Arthur Miller's A View from the Bridge is another American classic, another essay on family and commmunity, another play with immediate political relevance. Staged in the (indoors) Angus Bowmer Theatre, it filled the wide stage with realism and action equally effective at presenting the exterior — dockside Brooklyn and its Italian-immigrant community in the late 1940s — and the interior — family life; psychological drama; challenge, defeat, and retribution.
Where Our Town is a philosophical romantic comedy, A View from the Bridge is a full-fledged Greek tragedy, lacking only the unity of time (it represents several months, not a single day, in the running its infernal machine).

For a number of years Miller's been consigned, I think, to a dusty corner of American theater. Setting his plays on specific American history — Italo-American Brooklyn, Puritan witch-hunt, middle-America traveling salesman — seemed to date him. But he wrote for his immediate present, couching the political issues that concerned him in parables his immediate audience would recognize. If the next generation lost interest, the one after that sees the universality, or rather the again timely, in this work. We continue to need it, alas.

Luis Alfaro's Breakfast, Lunch and Dinner is another matter. In Alfaro's words "a comedy about serious things," it concerns a woman who continues to eat, to inflate, finally to change utterly. Her own journey is set within the distractions of her family — a two-dimensional husband, a nymphomaniacal sister — and two rather undeveloped outsiders: her sister's cop boyfriend and an enigmatic Chinese woman met at a fat farm.

The production is well acted. (We saw an understudy, Kate Mulligan, in the lead role; she was absolutely first-rate.) In fact, I'd say the actors do more with the roles than the playwright has given them; credit has to go to Tracy Young's direction, too. But the production rides on a gimmick of stage mechanics* that ultimately becomes tiresome, turning Alfaro's "magic realism", I think, into bogus magic. I kept thinking there was a play here, somewhere, in fact; but that despite everyone's best intentions and efforts it never quite emerged; it floated away.

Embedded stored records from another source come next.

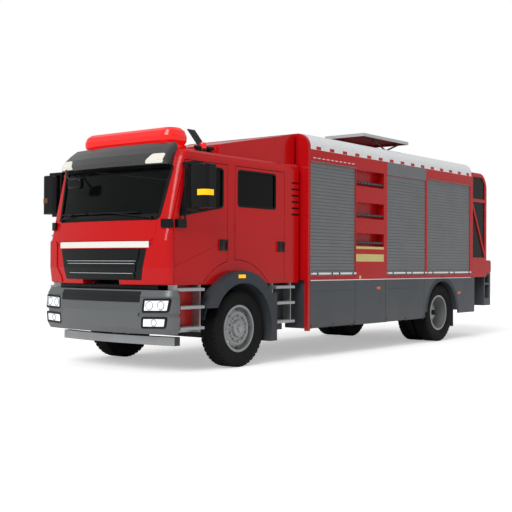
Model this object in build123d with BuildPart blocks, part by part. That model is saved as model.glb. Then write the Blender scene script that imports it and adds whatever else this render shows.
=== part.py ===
from build123d import *
from math import asin, cos, degrees, radians, sqrt
import os

os.makedirs("parts", exist_ok=True)

# Airport fire tender: crew cab, five-shutter rescue body, glazed pump bay at the tail.
# X points forward, Y to the vehicle's left, Z up. The origin lies on the ground at mid-length.

# Stations along the vehicle
wheelbase = 5600
front_overhang = 1450        # front axle to the bumper's nose
cab_behind = 1400            # front axle to the cab's rear wall
cab_gap = 47                 # between cab and body
hoop_length = 60
locker1_length = 1210
bay_length = 870             # the climbing bay
mid_post = 80
locker2_length = 1315
divider = 55
locker3_length = 1720
tail_length = 673
tail_box_length = 270

body_length = (hoop_length + locker1_length + bay_length + mid_post + locker2_length
               + divider + locker3_length)
tail_bumper_length = tail_box_length + 20
overall_length = (front_overhang + cab_behind + cab_gap + body_length + tail_length
                  + tail_bumper_length)
front_x = overall_length / 2 - front_overhang
rear_x = front_x - wheelbase
cab_rear_x = front_x - cab_behind
body_x = cab_rear_x - cab_gap
locker1_x = body_x - hoop_length
bay_x = locker1_x - locker1_length
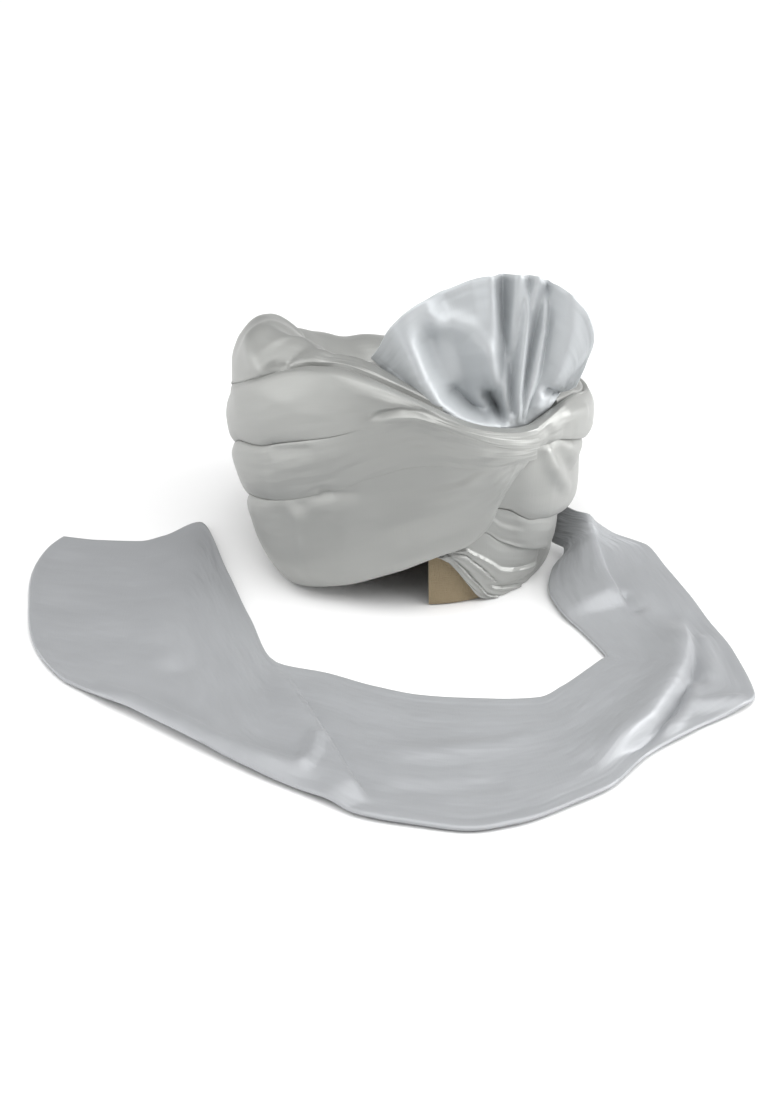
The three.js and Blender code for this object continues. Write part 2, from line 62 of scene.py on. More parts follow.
def sewn(name, rings, ends):
    """A closed body through rings of points, each ring closed on itself. ends is "hub" where the first and
    last rings are shut with a point in their middle, "flat" where each lies flat on itself and its two
    halves are joined, and "loop" where the last ring runs on into the first. The UV map is in metres."""
    rows, cols = rings.shape[:2]
    points = rings.reshape(-1, 3)
    along = np.linalg.norm(np.roll(rings, -1, axis=0) - rings, axis=2).mean(axis=1)
    around = np.linalg.norm(np.roll(rings, -1, axis=1) - rings, axis=2).mean(axis=0)
    along = np.concatenate([[0.0], np.cumsum(along)])
    around = np.concatenate([[0.0], np.cumsum(around)])
    i, j = np.meshgrid(np.arange(rows if ends == "loop" else rows - 1), np.arange(cols), indexing="ij")
    i, j = i.ravel(), j.ravel()
    up, side = (i + 1) % rows, (j + 1) % cols
    faces = np.stack([i * cols + j, up * cols + j, up * cols + side, i * cols + side], axis=1).tolist()
    marks = np.stack([
        np.stack([along[i], around[j]], 1), np.stack([along[i + 1], around[j]], 1),
        np.stack([along[i + 1], around[j + 1]], 1), np.stack([along[i], around[j + 1]], 1),
    ], axis=1).reshape(-1, 2).tolist()
    for row, flip in ((0, False), (rows - 1, True)):
        if ends == "loop":
            break
        if ends == "hub":
            hub = len(points)
            points = np.vstack([points, rings[row].mean(axis=0)])
            caps = [[hub, row * cols + k, row * cols + (k + 1) % cols] for k in range(cols)]
        else:
            half = cols // 2
            caps = [[row * cols + k, row * cols + k + 1, row * cols + cols - 2 - k, row * cols + cols - 1 - k]
                    for k in range(half - 1)]
        for cap in caps:
            faces.append(cap[::-1] if flip else cap)
            marks.extend([along[row], around[k % cols]] for k in cap)
    corners = np.array([points[f[:3]] for f in faces])
    second = np.array([points[[f[0], f[2], f[-1]]] for f in faces])
    volume = sum(np.einsum("ij,ij->", c[:, 0], np.cross(c[:, 1], c[:, 2])) for c in (corners, second))
    if volume < 0:
        start = 0
        turned = []
        for face in faces:
            turned.extend(marks[start:start + len(face)][::-1])
            start += len(face)
        marks = turned
        faces = [face[::-1] for face in faces]
    mesh = bpy.data.meshes.new(name)
    mesh.from_pydata(points.tolist(), [], faces)
    mesh.uv_layers.new(name="cloth").data.foreach_set("uv", np.array(marks).ravel())
    mesh.shade_smooth()
    mesh.set_sharp_from_angle(angle=np.radians(55))
    piece = bpy.data.objects.new(name, mesh)
    bpy.context.scene.collection.objects.link(piece)
    return piece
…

*Since writing this I've learned that the second act has been restaged and that "gimmick" — a flying harness — has been eliminated from the production. After two months, it became too much physical strain for the actress; presumably this is why we saw an understudy in the role.


at the Oregon Shakespeare Festival, Ashland:
Thornton Wilder: Our Town, running through Oct. 11
Arthur Miller: A View from the Bridge, through Nov. 1
Luis Alfaro: Breakfast, Lunch and Dinner, through Nov. 2

4 comments:

John Whiting said...

I once saw a London production of Our Town in which the Stage Manager was Alan Alda. He delivered his monologs sitting on the edge of the stage; we were in the front row about six feet away. It was one of the most unforgettable theatrical experiences I ever had.

Charles Shere said...

Amazing. Wasn't that uncomfortable for you? Did you ever make eye contact with him?

John Whiting said...

Uncomfortable? Not a bit! And yes, we frequently made eye contact; we were almost in front of him. I felt honored by the intimacy—let me tell you a story.

One of the cast members was Rowena Cooper, an English actress [I know I’m supposed to say actor, but it sticks in my craw] whom Mary knew because she had taught her child. She told us that Alda had to leave the show earlier than planned because of a Hollywood commitment. It could not continue without him, and so the cast would loose several weeks’ salary. In compensation, Alda paid them all out of his own pocket.

John Whiting said...

By one of life’s constant coincidences, Mary has just shown me this in yesterday’s Guardian. It’s from an interview with English playright and actor Sanjeev Bhaskar:

Which living person do you most admire, and why?

Alan Alda. He commuted from LA to New York for 11 years while he was in M*A*S*H so as not to disrupt the family, but also found time to advocate for equal rights for women. He's warm, witty, generous and, I'm honoured to say, a good friend.